WORK TO COMPLETE = Omit the images, then print each record below exactly as it reads.

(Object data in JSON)
☆ ☆ ☆

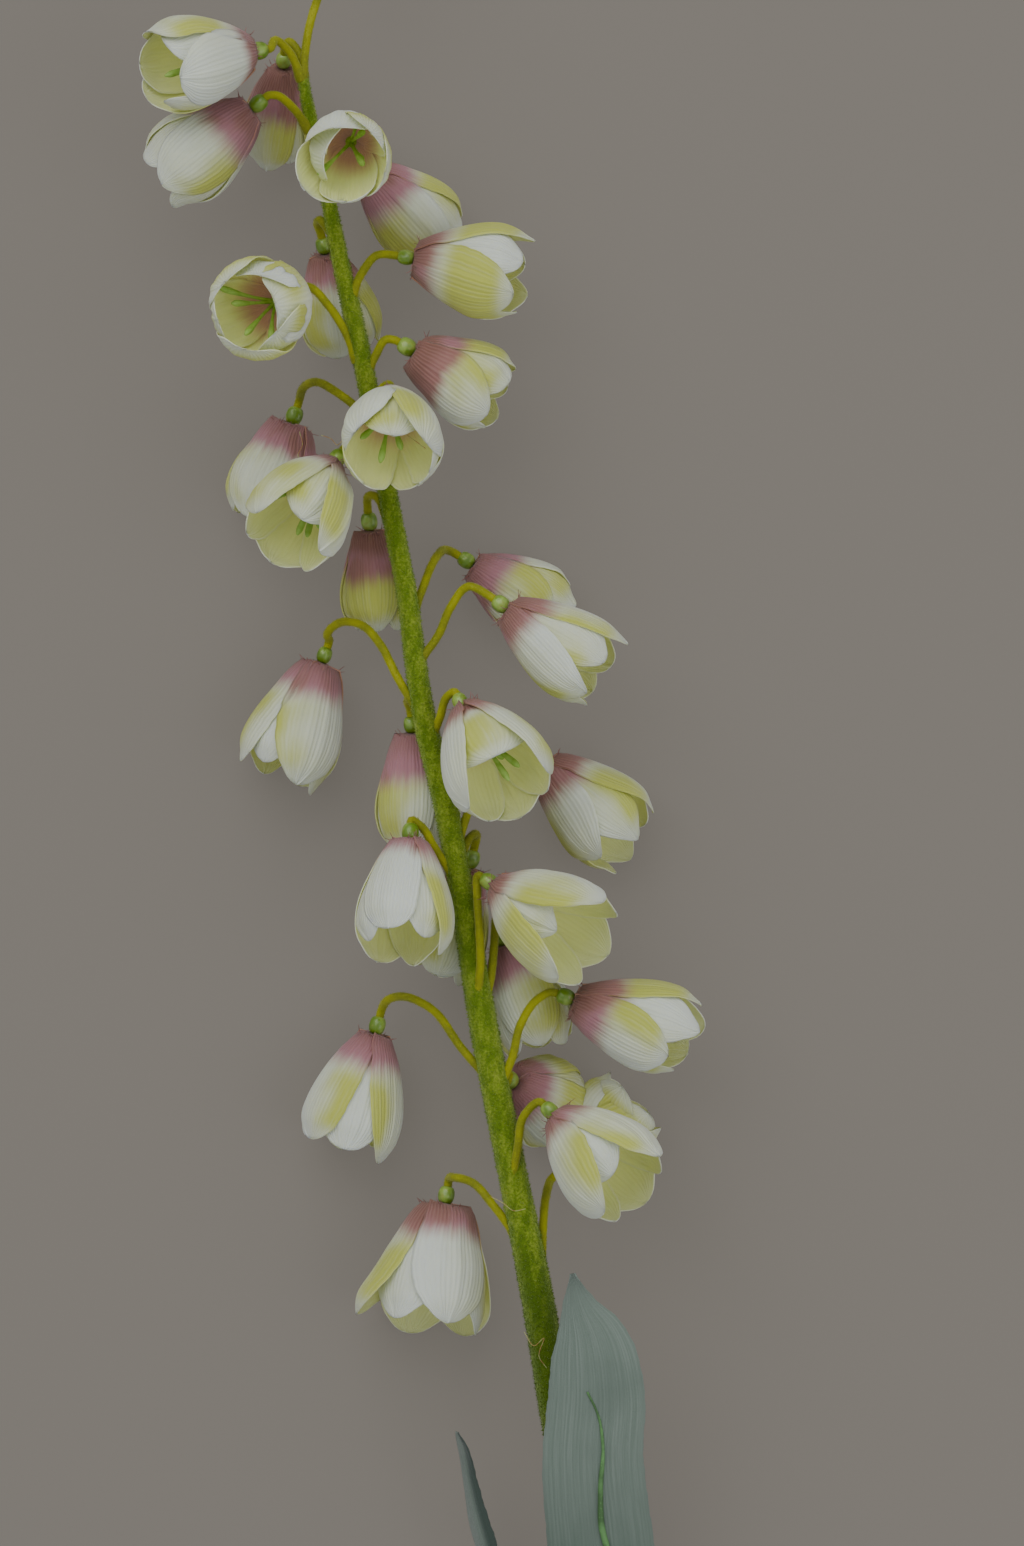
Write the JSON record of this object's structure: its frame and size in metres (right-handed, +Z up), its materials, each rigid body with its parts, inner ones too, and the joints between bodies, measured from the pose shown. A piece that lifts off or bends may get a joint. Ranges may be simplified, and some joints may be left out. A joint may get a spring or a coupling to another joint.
{
  "type": "artificial fritillary flower spray",
  "caption": "Cut spray of nodding six-petalled bells on arched pedicels along one flocked stem, with two lance-shaped leaves, lying on its back.",
  "frame": {"origin": "centre of the lying spray's box, on the surface it rests on", "axes": "+Y along the spray from the cut end of the stem to the tip, +X across it, +Z up out of the surface"},
  "size_m": [0.1884, 0.7104, 0.0899],
  "materials": {
    "flocked_green": "short green flock over a wire core, dull and dusty",
    "pedicel_green": "olive coated wire, satin",
    "bead_green": "translucent-looking jade green bead, glossy",
    "stamen_green": "pale green soft plastic, satin",
    "petal_cloth": "printed woven cloth, cream with mauve shoulder and yellow-green margin, pressed ribs",
    "leaf_cloth": "grey-green woven cloth with pressed veins",
    "midrib_green": "green coated wire rib"
  },
  "bodies": {
    "root": {"stem": "flocked_green", "bell_01": "petal_cloth", "bell_02": "petal_cloth", "bell_03": "petal_cloth", "bell_04": "petal_cloth", "bell_05": "petal_cloth", "bell_06": "petal_cloth", "bell_07": "petal_cloth", "bell_08": "petal_cloth", "bell_09": "petal_cloth", "bell_10": "petal_cloth", "bell_11": "petal_cloth", "bell_12": "petal_cloth", "bell_13": "petal_cloth", "bell_14": "petal_cloth", "bell_15": "petal_cloth", "bell_16": "petal_cloth", "bell_17": "petal_cloth", "bell_18": "petal_cloth", "bell_19": "petal_cloth", "bell_20": "petal_cloth", "bell_21": "petal_cloth", "bell_22": "petal_cloth", "bell_23": "petal_cloth", "bell_24": "petal_cloth", "bell_25": "petal_cloth", "bell_26": "petal_cloth", "bell_27": "petal_cloth", "bell_28": "petal_cloth", "bell_29": "petal_cloth", "bud_tip": "petal_cloth", "leaf_large": "leaf_cloth", "leaf_small": "leaf_cloth"}
  },
  "joints": []
}
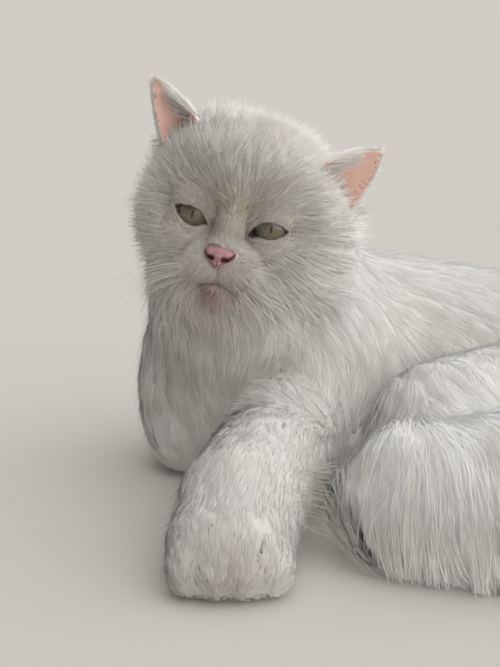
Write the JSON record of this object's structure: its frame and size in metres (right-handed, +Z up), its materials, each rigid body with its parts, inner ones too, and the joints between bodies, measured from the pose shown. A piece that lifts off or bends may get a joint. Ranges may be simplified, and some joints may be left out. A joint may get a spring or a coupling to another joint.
{
  "type": "persian cat model",
  "caption": "Life-size still model of a long-haired white Persian cat lying down with one foreleg stretched out in front.",
  "frame": {"origin": "on the floor, below the middle of the whole model's box", "axes": "+Z up from the floor, +X towards the rump, which is the model's long way, -Y towards the stretched foreleg, the way the cat faces"},
  "size_m": [0.4046, 0.3374, 0.2428],
  "materials": {
    "coat": "long soft white fur with faint warm and grey tones",
    "ear_coat": "thin white fur over pink skin",
    "nose_leather": "fine pebbled pink nose leather, slightly moist",
    "eye": "wet olive-brown iris under a clear cornea, narrow slit pupil"
  },
  "bodies": {
    "root": {"head": "coat", "muzzle": "coat", "chin": "coat", "nose": "nose_leather", "eye_right": "eye", "eye_left": "eye", "ear_right": "ear_coat", "ear_left": "ear_coat", "neck": "coat", "foreleg_left_upper": "coat", "foreleg_left_forearm": "coat", "forepaw_left": "coat", "foreleg_right": "coat", "chest": "coat", "hind_leg_left_thigh": "coat", "hind_leg_left_foot": "coat", "hind_leg_right": "coat", "trunk": "coat", "rump": "coat", "tail_base": "coat", "tail_middle": "coat", "tail_tip": "coat"}
  },
  "joints": []
}
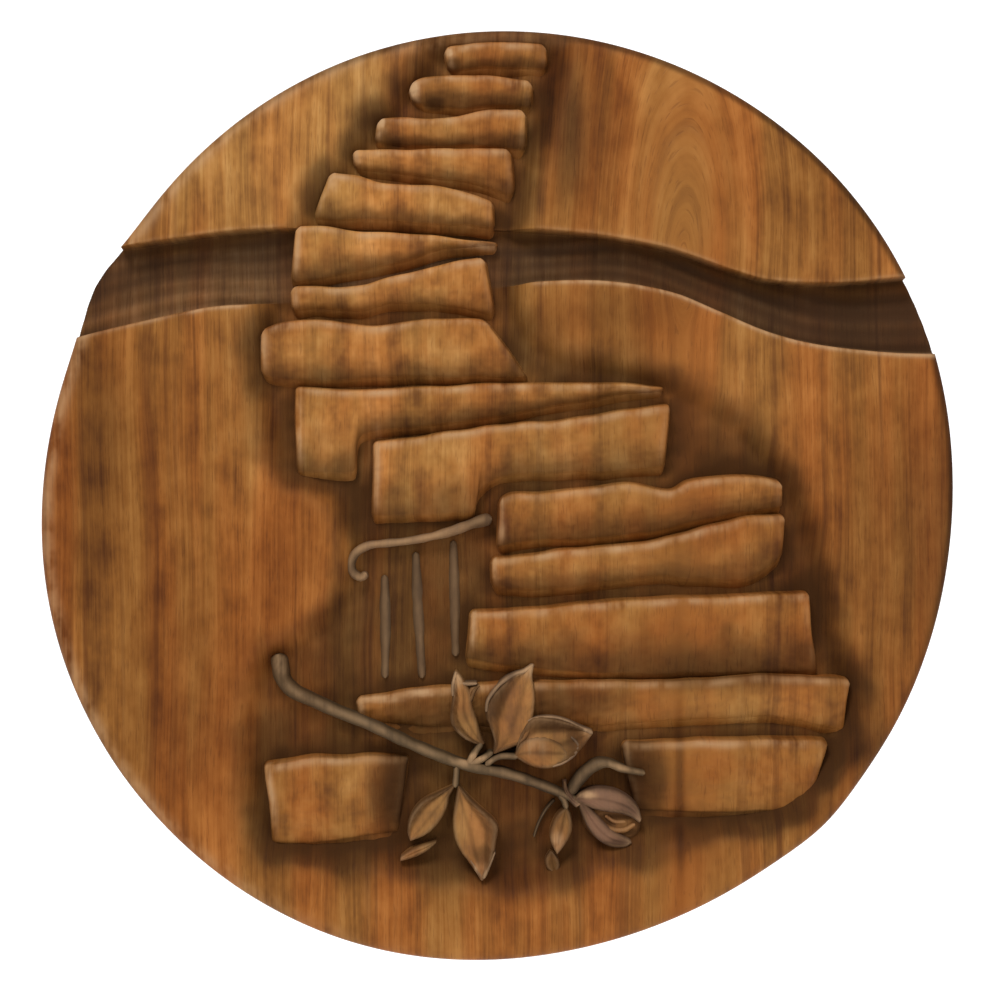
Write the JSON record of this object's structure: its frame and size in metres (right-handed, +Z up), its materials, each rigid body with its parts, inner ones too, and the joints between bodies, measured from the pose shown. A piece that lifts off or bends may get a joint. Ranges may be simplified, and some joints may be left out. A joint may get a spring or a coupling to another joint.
{
  "type": "carved wood wall plaque",
  "caption": "Round wall plaque carved from one thick board, with a plank walk over a river and a rose sprig in relief, flat behind with a keyhole slot.",
  "frame": {"origin": "centre of the flat back, where it meets the wall", "axes": "+Y out of the back into the wall, +Z up the picture, +X to the viewer's right; the carved face looks along -Y"},
  "size_m": [0.3959, 0.032, 0.4034],
  "materials": {
    "stained_wood": "satin stain, dark glaze in the hollows, worn lighter on raised edges"
  },
  "bodies": {
    "root": {"carved_panel": "stained_wood"}
  },
  "joints": []
}
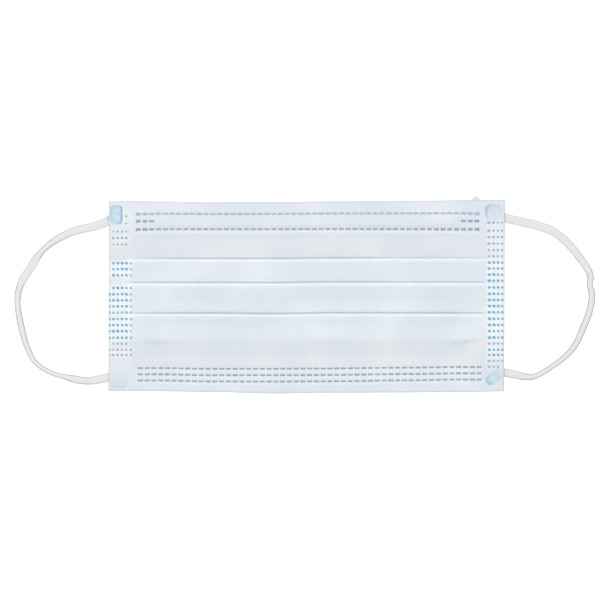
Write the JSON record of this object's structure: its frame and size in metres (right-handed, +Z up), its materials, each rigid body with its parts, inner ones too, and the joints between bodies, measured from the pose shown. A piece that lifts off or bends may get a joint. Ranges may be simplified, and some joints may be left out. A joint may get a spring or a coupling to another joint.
{
  "type": "surgical face mask",
  "caption": "Pleated surgical face mask lying flat, wearer's side up, with welded seams, a wire in its nose hem and two elastic ear loops.",
  "frame": {"origin": "on the surface that the mask lies on, under the middle of its folded body, ear loops left out", "axes": "+X along the mask towards its right side as seen from above, +Y towards the nose edge, +Z up, out of the wearer's side"},
  "size_m": [0.2569, 0.088, 0.0074],
  "materials": {
    "mask_body": "matt spunbond cloth, white with the pale blue outer ply showing through",
    "nose_wire": "white plastic over a steel core",
    "ear_loop": "white knitted elastic with ribs along it"
  },
  "bodies": {
    "root": {"mask_body": "mask_body", "nose_wire": "nose_wire", "ear_loop_left": "ear_loop", "ear_loop_right": "ear_loop"}
  },
  "joints": []
}
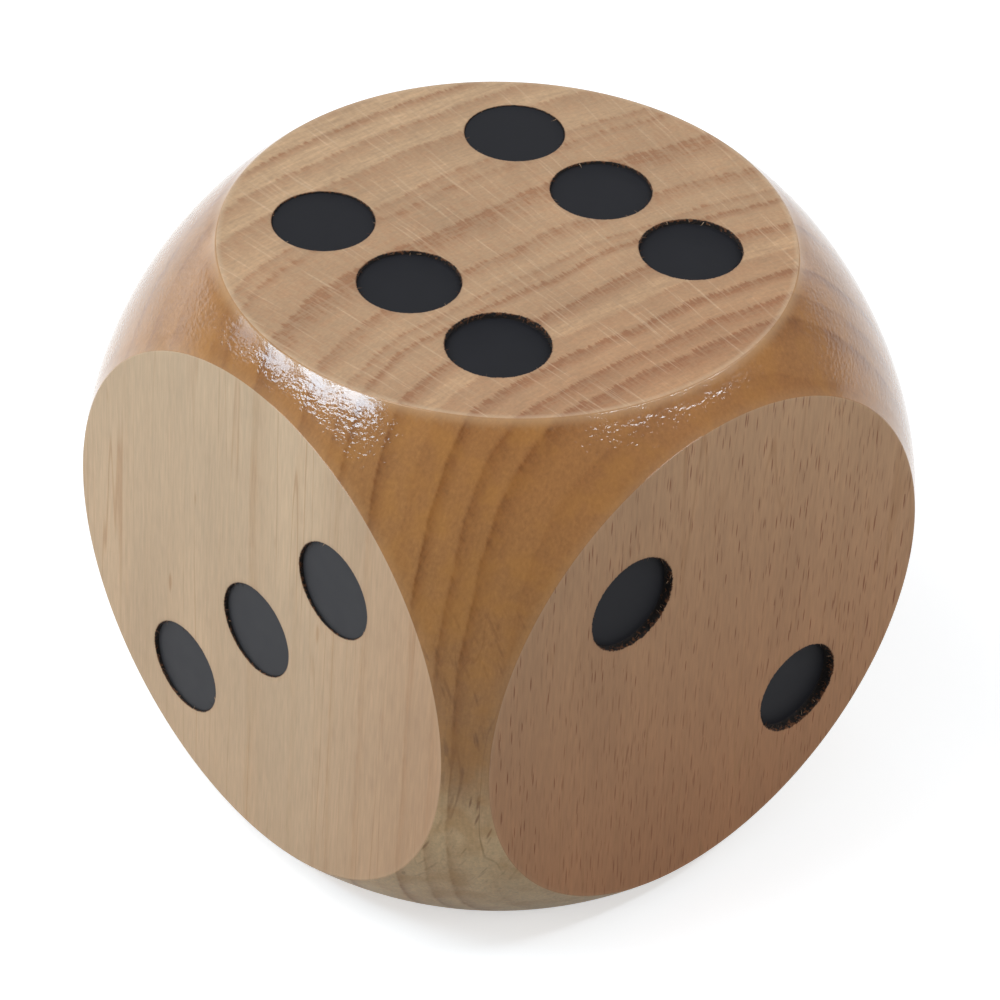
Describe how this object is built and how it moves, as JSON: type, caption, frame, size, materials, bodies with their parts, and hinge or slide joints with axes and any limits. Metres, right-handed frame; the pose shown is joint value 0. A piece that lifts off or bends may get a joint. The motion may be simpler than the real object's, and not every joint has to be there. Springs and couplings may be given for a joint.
{
  "type": "wooden die",
  "caption": "Six-sided die of solid wood with ball-rounded edges and corners, flat faces and sunk black pips, for dice games.",
  "frame": {"origin": "centre of the cube, midway between every pair of opposite flats", "axes": "+Z out of the six, along the grain; +X out of the two; -Y out of the three; the die rests on the one at -Z"},
  "size_m": [0.05, 0.05, 0.05],
  "materials": {
    "wood": "beech, sanded on the flats, clear varnish on the rounded surface",
    "pip_film": "satin black hot-stamping film"
  },
  "bodies": {
    "root": {"body": "wood", "pip_one": "pip_film", "pips_two": "pip_film", "pips_three": "pip_film", "pips_four": "pip_film", "pips_five": "pip_film", "pips_six": "pip_film"}
  },
  "joints": []
}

☆ ☆ ☆

SOLUTION BELOW =
Write the JSON record of this object's structure: its frame and size in metres (right-handed, +Z up), its materials, each rigid body with its parts, inner ones too, and the joints between bodies, measured from the pose shown. A piece that lifts off or bends may get a joint. Ranges may be simplified, and some joints may be left out. A joint may get a spring or a coupling to another joint.
{
  "type": "artificial fritillary flower spray",
  "caption": "Cut spray of nodding six-petalled bells on arched pedicels along one flocked stem, with two lance-shaped leaves, lying on its back.",
  "frame": {"origin": "centre of the lying spray's box, on the surface it rests on", "axes": "+Y along the spray from the cut end of the stem to the tip, +X across it, +Z up out of the surface"},
  "size_m": [0.1884, 0.7104, 0.0899],
  "materials": {
    "flocked_green": "short green flock over a wire core, dull and dusty",
    "pedicel_green": "olive coated wire, satin",
    "bead_green": "translucent-looking jade green bead, glossy",
    "stamen_green": "pale green soft plastic, satin",
    "petal_cloth": "printed woven cloth, cream with mauve shoulder and yellow-green margin, pressed ribs",
    "leaf_cloth": "grey-green woven cloth with pressed veins",
    "midrib_green": "green coated wire rib"
  },
  "bodies": {
    "root": {"stem": "flocked_green", "bell_01": "petal_cloth", "bell_02": "petal_cloth", "bell_03": "petal_cloth", "bell_04": "petal_cloth", "bell_05": "petal_cloth", "bell_06": "petal_cloth", "bell_07": "petal_cloth", "bell_08": "petal_cloth", "bell_09": "petal_cloth", "bell_10": "petal_cloth", "bell_11": "petal_cloth", "bell_12": "petal_cloth", "bell_13": "petal_cloth", "bell_14": "petal_cloth", "bell_15": "petal_cloth", "bell_16": "petal_cloth", "bell_17": "petal_cloth", "bell_18": "petal_cloth", "bell_19": "petal_cloth", "bell_20": "petal_cloth", "bell_21": "petal_cloth", "bell_22": "petal_cloth", "bell_23": "petal_cloth", "bell_24": "petal_cloth", "bell_25": "petal_cloth", "bell_26": "petal_cloth", "bell_27": "petal_cloth", "bell_28": "petal_cloth", "bell_29": "petal_cloth", "bud_tip": "petal_cloth", "leaf_large": "leaf_cloth", "leaf_small": "leaf_cloth"}
  },
  "joints": []
}
Write the JSON record of this object's structure: its frame and size in metres (right-handed, +Z up), its materials, each rigid body with its parts, inner ones too, and the joints between bodies, measured from the pose shown. A piece that lifts off or bends may get a joint. Ranges may be simplified, and some joints may be left out. A joint may get a spring or a coupling to another joint.
{
  "type": "persian cat model",
  "caption": "Life-size still model of a long-haired white Persian cat lying down with one foreleg stretched out in front.",
  "frame": {"origin": "on the floor, below the middle of the whole model's box", "axes": "+Z up from the floor, +X towards the rump, which is the model's long way, -Y towards the stretched foreleg, the way the cat faces"},
  "size_m": [0.4046, 0.3374, 0.2428],
  "materials": {
    "coat": "long soft white fur with faint warm and grey tones",
    "ear_coat": "thin white fur over pink skin",
    "nose_leather": "fine pebbled pink nose leather, slightly moist",
    "eye": "wet olive-brown iris under a clear cornea, narrow slit pupil"
  },
  "bodies": {
    "root": {"head": "coat", "muzzle": "coat", "chin": "coat", "nose": "nose_leather", "eye_right": "eye", "eye_left": "eye", "ear_right": "ear_coat", "ear_left": "ear_coat", "neck": "coat", "foreleg_left_upper": "coat", "foreleg_left_forearm": "coat", "forepaw_left": "coat", "foreleg_right": "coat", "chest": "coat", "hind_leg_left_thigh": "coat", "hind_leg_left_foot": "coat", "hind_leg_right": "coat", "trunk": "coat", "rump": "coat", "tail_base": "coat", "tail_middle": "coat", "tail_tip": "coat"}
  },
  "joints": []
}
Write the JSON record of this object's structure: its frame and size in metres (right-handed, +Z up), its materials, each rigid body with its parts, inner ones too, and the joints between bodies, measured from the pose shown. A piece that lifts off or bends may get a joint. Ranges may be simplified, and some joints may be left out. A joint may get a spring or a coupling to another joint.
{
  "type": "carved wood wall plaque",
  "caption": "Round wall plaque carved from one thick board, with a plank walk over a river and a rose sprig in relief, flat behind with a keyhole slot.",
  "frame": {"origin": "centre of the flat back, where it meets the wall", "axes": "+Y out of the back into the wall, +Z up the picture, +X to the viewer's right; the carved face looks along -Y"},
  "size_m": [0.3959, 0.032, 0.4034],
  "materials": {
    "stained_wood": "satin stain, dark glaze in the hollows, worn lighter on raised edges"
  },
  "bodies": {
    "root": {"carved_panel": "stained_wood"}
  },
  "joints": []
}
Write the JSON record of this object's structure: its frame and size in metres (right-handed, +Z up), its materials, each rigid body with its parts, inner ones too, and the joints between bodies, measured from the pose shown. A piece that lifts off or bends may get a joint. Ranges may be simplified, and some joints may be left out. A joint may get a spring or a coupling to another joint.
{
  "type": "surgical face mask",
  "caption": "Pleated surgical face mask lying flat, wearer's side up, with welded seams, a wire in its nose hem and two elastic ear loops.",
  "frame": {"origin": "on the surface that the mask lies on, under the middle of its folded body, ear loops left out", "axes": "+X along the mask towards its right side as seen from above, +Y towards the nose edge, +Z up, out of the wearer's side"},
  "size_m": [0.2569, 0.088, 0.0074],
  "materials": {
    "mask_body": "matt spunbond cloth, white with the pale blue outer ply showing through",
    "nose_wire": "white plastic over a steel core",
    "ear_loop": "white knitted elastic with ribs along it"
  },
  "bodies": {
    "root": {"mask_body": "mask_body", "nose_wire": "nose_wire", "ear_loop_left": "ear_loop", "ear_loop_right": "ear_loop"}
  },
  "joints": []
}
Describe how this object is built and how it moves, as JSON: type, caption, frame, size, materials, bodies with their parts, and hinge or slide joints with axes and any limits. Metres, right-handed frame; the pose shown is joint value 0. A piece that lifts off or bends may get a joint. The motion may be simpler than the real object's, and not every joint has to be there. Springs and couplings may be given for a joint.
{
  "type": "wooden die",
  "caption": "Six-sided die of solid wood with ball-rounded edges and corners, flat faces and sunk black pips, for dice games.",
  "frame": {"origin": "centre of the cube, midway between every pair of opposite flats", "axes": "+Z out of the six, along the grain; +X out of the two; -Y out of the three; the die rests on the one at -Z"},
  "size_m": [0.05, 0.05, 0.05],
  "materials": {
    "wood": "beech, sanded on the flats, clear varnish on the rounded surface",
    "pip_film": "satin black hot-stamping film"
  },
  "bodies": {
    "root": {"body": "wood", "pip_one": "pip_film", "pips_two": "pip_film", "pips_three": "pip_film", "pips_four": "pip_film", "pips_five": "pip_film", "pips_six": "pip_film"}
  },
  "joints": []
}